SAN FRANCISCO (Legal Newsline) – District attorneys in California can pursue lawsuits in the names of residents outside of their counties, the California Supreme Court has ruled.
On June 25, the court ruled against Abbott Laboratories as it fights a civil lawsuit brought by former Orange County DA Tony Rackauckas, who claimed the company and others delayed production of a generic drug in order to keep making money on the cholesterol drug Niaspan. Rackauckas is no longer in office and was recently accused of fabricating evidence in a rape case to help him win re-election in 2018.
Abbott took issue with Rackauckas purporting to represent the people of the state of California and won a favorable decision in an appellate court.
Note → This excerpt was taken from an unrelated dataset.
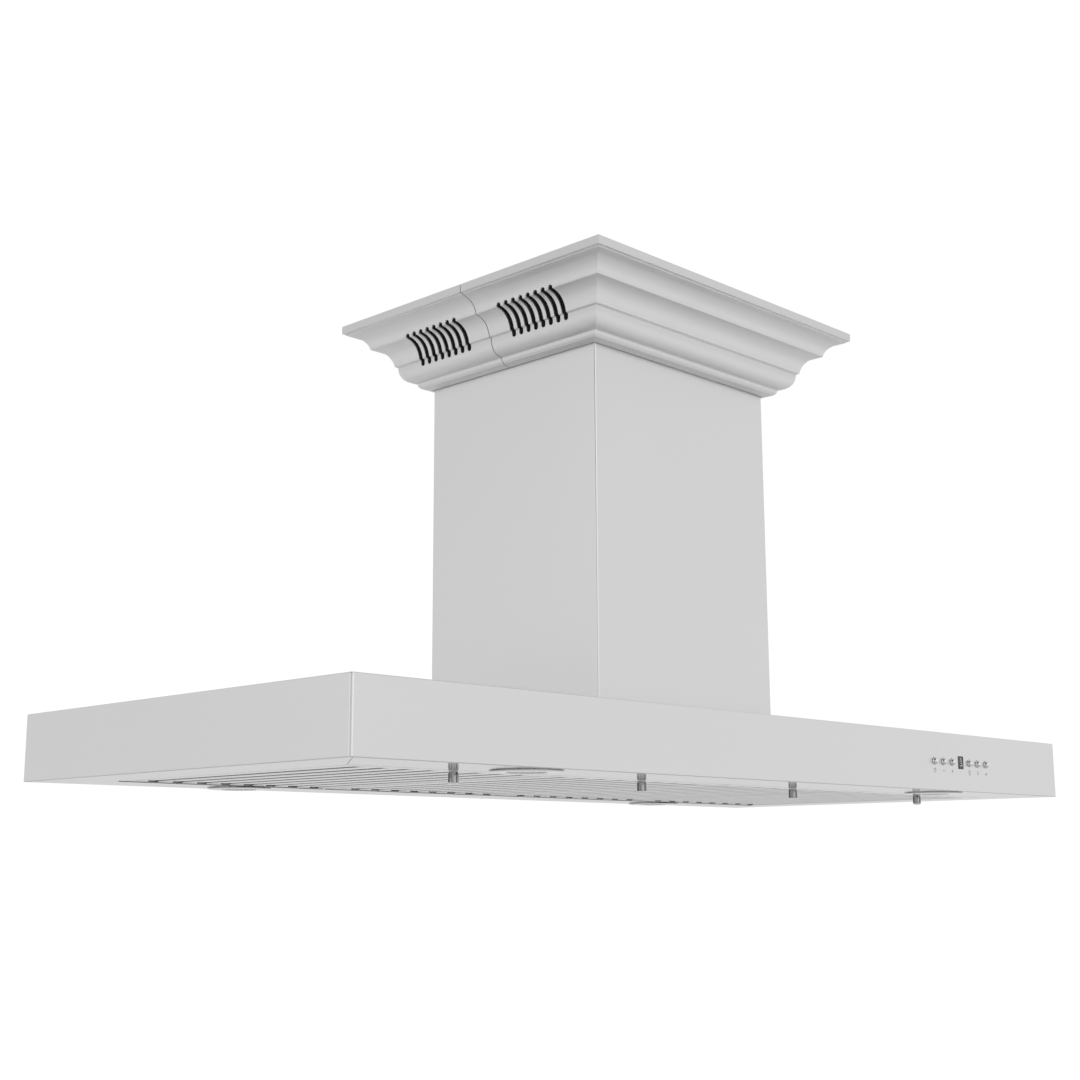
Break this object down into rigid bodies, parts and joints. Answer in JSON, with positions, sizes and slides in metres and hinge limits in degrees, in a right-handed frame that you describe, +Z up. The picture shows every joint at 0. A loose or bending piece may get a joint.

The Supreme Court says nothing in the Unfair Competition Law prevents the district attorney from representing Californians outside of his or her county and the Legislature is free to change that if it wants.
“The state Constitution does not preclude the Legislature’s choice of an overlapping scheme of public enforcement, with no geographic limitations on courts’ authority to impose civil penalties and award restitution in actions brought by district attorneys,” wrote Justice Goodwin Liu.
“Of course, nothing prevents the voters from petitioning their legislators or placing an initiative on the ballot to restrict this authority for local prosecutors if they believe it is not sound policy.
“But we have no authority to impose geographic limits on the broad enforcement authority that the text of the UCL grants to district attorneys.”
The Court of Appeal wrote that DAs could pursue lawsuits on behalf of all Californians if they had the permission of the state attorney general, but the Supreme Court ruled that wouldn’t be necessary.
Under the UCL, the AG’s office is also free to join any enforcement action by a DA or start its own if it feels the DA is not adequately serving the public interest.
Supporting the cause of the district attorneys was the Consumer Attorneys of California. Private lawyers often score contingency fee contracts from DAs to bring consumer protection cases.
Opposing were the U.S. and California chambers of commerce. Companies operating in the state will need to be concerned with statewide implications on actions brought by local officials.